Reporters: today, your competition isn’t other journalists, it’s the source itself

Today, the greatest competition for journalists isn’t other journalists. It’s the source itself.

But rather than face the continued loss of revenue to efforts outside of reporting or the looming collision of mission and audience, my industry is still focused as it always has been on besting others in their traditional ecosystem, not on preparing for the growing attention deficit online.

The Onion ran a satirical poke last week, reporting that American Airlines was planning to halt its commercial air travel business to focus on publishing its in-flight magazine.

While corporate periodicals aren’t new, the increasing cost-effectiveness of developing an audience is. So anyone with a mission can focus on growing a community of people around it. That’s why newspaper sports beat writers should be most worried about the growing MLB and NFL content creation arms, and why their TV counterparts are increasingly seeing a cable telecommunications company as a future employer.

In the last 20 years, as investigative reporting teams have dwindled, government oversight nonprofits, trade groups, city and state agencies, foundations and other mission-minded groups have done the heavy lifting on many big trends or investigations and then handed off their findings to newspapers for their context, vetting and, most importantly, their mass market audience.

Does anyone not see that the logical next step in this process is that these direct sources will develop their own audiences and increasingly make reporting-agencies less valuable (particularly as the audience continues to fragment)?

To be sure, I do always expect some level of clearing house for ideas — a fire hose will always play a role in one way or another — but the source is the real competition for the future of news.

Let’s take a local example.

The City of Philadelphia has at least a half dozen inconsistently updated and badly connected WordPress blogs and information channels. Different departments and agencies have taken on their own social media efforts, many have their own communication teams. The Philadelphia Police, for example, have spent considerable effort in growing social media channels for outreach, as part of a broader innovation campaign. The mayor has a robust marketing unit. For any controversial issue, they retain outside public relations consultants. City Council has also spent money on marketing  — in addition to its own lobbyist.

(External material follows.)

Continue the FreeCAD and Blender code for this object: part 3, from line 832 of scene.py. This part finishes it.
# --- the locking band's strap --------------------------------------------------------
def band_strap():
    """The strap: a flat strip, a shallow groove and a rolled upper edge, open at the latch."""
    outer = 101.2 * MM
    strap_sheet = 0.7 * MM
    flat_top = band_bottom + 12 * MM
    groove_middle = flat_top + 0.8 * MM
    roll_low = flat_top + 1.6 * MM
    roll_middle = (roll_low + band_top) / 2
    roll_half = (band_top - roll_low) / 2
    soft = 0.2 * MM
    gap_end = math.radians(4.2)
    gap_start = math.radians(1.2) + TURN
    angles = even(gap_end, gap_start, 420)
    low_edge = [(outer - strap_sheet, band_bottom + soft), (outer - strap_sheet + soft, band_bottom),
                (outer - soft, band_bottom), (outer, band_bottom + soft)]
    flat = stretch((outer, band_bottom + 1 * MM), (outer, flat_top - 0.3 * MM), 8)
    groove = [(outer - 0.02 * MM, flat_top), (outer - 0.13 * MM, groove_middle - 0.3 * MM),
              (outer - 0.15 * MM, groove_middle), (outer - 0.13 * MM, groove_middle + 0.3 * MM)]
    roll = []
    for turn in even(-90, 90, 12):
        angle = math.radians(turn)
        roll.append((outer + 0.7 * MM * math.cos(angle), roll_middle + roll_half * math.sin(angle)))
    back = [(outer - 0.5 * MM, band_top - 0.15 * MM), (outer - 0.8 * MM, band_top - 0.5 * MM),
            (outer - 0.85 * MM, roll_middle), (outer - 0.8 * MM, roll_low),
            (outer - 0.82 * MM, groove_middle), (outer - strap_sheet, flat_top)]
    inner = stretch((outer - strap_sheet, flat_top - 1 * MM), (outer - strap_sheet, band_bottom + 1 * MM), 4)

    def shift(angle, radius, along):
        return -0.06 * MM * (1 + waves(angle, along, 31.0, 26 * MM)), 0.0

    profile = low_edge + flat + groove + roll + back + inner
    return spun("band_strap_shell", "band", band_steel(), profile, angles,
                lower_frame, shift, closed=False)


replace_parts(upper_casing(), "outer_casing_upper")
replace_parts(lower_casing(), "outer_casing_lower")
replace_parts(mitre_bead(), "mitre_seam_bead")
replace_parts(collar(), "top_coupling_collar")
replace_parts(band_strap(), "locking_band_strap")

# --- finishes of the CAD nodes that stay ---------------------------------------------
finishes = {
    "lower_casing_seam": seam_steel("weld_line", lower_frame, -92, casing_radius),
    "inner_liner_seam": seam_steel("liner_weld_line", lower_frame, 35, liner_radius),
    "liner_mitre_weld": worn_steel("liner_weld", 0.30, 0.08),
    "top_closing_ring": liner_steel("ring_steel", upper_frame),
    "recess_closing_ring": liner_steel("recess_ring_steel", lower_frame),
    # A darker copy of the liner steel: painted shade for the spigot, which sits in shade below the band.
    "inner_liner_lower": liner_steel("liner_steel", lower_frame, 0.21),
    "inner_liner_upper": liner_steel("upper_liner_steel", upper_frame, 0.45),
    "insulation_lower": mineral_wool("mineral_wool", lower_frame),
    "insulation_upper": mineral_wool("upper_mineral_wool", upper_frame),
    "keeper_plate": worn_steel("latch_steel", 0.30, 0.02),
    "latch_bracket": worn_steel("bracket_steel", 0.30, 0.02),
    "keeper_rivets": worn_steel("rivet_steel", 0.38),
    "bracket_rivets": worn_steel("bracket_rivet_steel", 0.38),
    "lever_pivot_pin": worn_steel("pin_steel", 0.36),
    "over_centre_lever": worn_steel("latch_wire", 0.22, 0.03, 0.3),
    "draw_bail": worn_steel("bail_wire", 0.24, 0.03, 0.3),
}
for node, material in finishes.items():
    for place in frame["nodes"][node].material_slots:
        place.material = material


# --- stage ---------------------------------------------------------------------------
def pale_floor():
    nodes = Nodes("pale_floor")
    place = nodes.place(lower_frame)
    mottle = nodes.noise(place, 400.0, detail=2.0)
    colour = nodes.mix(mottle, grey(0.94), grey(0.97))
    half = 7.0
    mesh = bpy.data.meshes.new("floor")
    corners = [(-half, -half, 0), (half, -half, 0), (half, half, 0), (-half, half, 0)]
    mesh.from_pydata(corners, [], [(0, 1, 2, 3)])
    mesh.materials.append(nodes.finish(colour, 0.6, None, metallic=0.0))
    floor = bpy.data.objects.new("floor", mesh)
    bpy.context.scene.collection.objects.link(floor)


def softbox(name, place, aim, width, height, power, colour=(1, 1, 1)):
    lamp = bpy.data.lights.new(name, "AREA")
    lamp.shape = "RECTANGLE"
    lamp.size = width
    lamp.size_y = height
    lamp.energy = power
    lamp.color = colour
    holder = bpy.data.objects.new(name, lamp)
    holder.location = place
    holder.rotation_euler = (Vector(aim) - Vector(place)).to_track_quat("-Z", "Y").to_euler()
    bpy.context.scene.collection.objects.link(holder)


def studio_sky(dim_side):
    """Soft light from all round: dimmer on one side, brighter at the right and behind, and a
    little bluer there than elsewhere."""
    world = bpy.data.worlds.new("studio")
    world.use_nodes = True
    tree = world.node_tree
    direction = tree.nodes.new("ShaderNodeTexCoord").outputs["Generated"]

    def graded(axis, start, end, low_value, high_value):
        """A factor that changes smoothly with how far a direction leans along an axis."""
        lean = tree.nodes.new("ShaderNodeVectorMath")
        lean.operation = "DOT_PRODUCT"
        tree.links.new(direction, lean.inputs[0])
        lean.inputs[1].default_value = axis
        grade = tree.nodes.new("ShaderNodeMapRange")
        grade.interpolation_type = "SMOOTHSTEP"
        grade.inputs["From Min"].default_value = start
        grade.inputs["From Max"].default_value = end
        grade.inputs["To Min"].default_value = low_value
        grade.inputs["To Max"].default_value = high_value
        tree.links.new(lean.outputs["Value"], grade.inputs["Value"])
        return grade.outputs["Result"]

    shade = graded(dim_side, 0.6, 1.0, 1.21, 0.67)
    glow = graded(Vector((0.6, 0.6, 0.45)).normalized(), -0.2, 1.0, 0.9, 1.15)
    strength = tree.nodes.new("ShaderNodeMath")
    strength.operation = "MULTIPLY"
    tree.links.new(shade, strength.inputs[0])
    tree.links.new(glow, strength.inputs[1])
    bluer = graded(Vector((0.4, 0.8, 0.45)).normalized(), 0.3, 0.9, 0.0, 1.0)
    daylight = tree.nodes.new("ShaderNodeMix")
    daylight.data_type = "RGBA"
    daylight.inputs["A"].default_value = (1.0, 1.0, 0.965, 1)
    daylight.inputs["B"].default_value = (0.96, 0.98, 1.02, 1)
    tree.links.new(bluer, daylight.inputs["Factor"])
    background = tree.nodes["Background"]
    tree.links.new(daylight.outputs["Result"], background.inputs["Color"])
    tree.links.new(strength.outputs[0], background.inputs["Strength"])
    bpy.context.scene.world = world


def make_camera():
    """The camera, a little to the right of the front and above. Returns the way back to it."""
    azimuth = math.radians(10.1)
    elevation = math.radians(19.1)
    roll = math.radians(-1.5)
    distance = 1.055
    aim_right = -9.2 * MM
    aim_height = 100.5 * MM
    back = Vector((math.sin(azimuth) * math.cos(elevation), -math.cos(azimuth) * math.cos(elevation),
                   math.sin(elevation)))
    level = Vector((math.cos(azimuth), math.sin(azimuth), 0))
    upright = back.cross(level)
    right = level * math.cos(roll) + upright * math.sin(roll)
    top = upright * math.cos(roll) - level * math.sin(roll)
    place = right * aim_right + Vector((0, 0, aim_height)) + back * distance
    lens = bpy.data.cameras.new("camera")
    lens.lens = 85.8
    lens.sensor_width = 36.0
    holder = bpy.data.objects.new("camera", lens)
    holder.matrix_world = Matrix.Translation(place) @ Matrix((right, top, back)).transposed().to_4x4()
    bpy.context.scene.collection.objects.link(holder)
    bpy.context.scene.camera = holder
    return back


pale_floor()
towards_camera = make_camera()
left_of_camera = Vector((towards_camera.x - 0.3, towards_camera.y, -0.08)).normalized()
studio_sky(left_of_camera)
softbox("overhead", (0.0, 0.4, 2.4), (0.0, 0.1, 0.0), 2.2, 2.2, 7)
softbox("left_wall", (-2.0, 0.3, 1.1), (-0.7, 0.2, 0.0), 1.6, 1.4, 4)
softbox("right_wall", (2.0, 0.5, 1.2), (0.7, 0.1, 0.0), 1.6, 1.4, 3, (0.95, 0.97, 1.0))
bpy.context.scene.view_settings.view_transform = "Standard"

There is no cohesive message, so while the tools are all there, these types of organizations haven’t figured out the hows and whys of this. But what happens when city governments (and other mission-minded groups) get more widely savvy about the important and the ways of cultivating an audience?

In Washington state, one of the biggest drivers of information about their new marijuana laws is the Seattle police department, which recently hired a former alt-weekly reporter to cover that and other efforts for the public.

Aside from the internal culture infighting that must block it, I can’t begin to understand why all of these organizations — including, yes, the City of Philadelphia — don’t recognize why they should probably be hiring more reporters (who are good at finding, telling and spreading information) and fewer communications specialists (who are good at convincing other people to do it). Growing your own direct conversation with an audience is at least as important as interaction with news organizations in this climate.

Yes, social media has been an important first step in this process of audience accrual (for their part, the City of Philadelphia deserves credit). But that’s still a push medium that needs something to push, and nobody wants to read a press release.

Soon, these organizations will start picking up on the idea that they need something to be pushing on social media. So they’ll start hiring people who look and sound like reporters, for their own industries or missions.

If I was a City Hall reporter, I’d see direct communication with the public to be a very real concern for my hegemony on audience. Context is important, and we should fight to make that clear, but we need to find new ways to be providing value, as this future becomes increasingly more clear.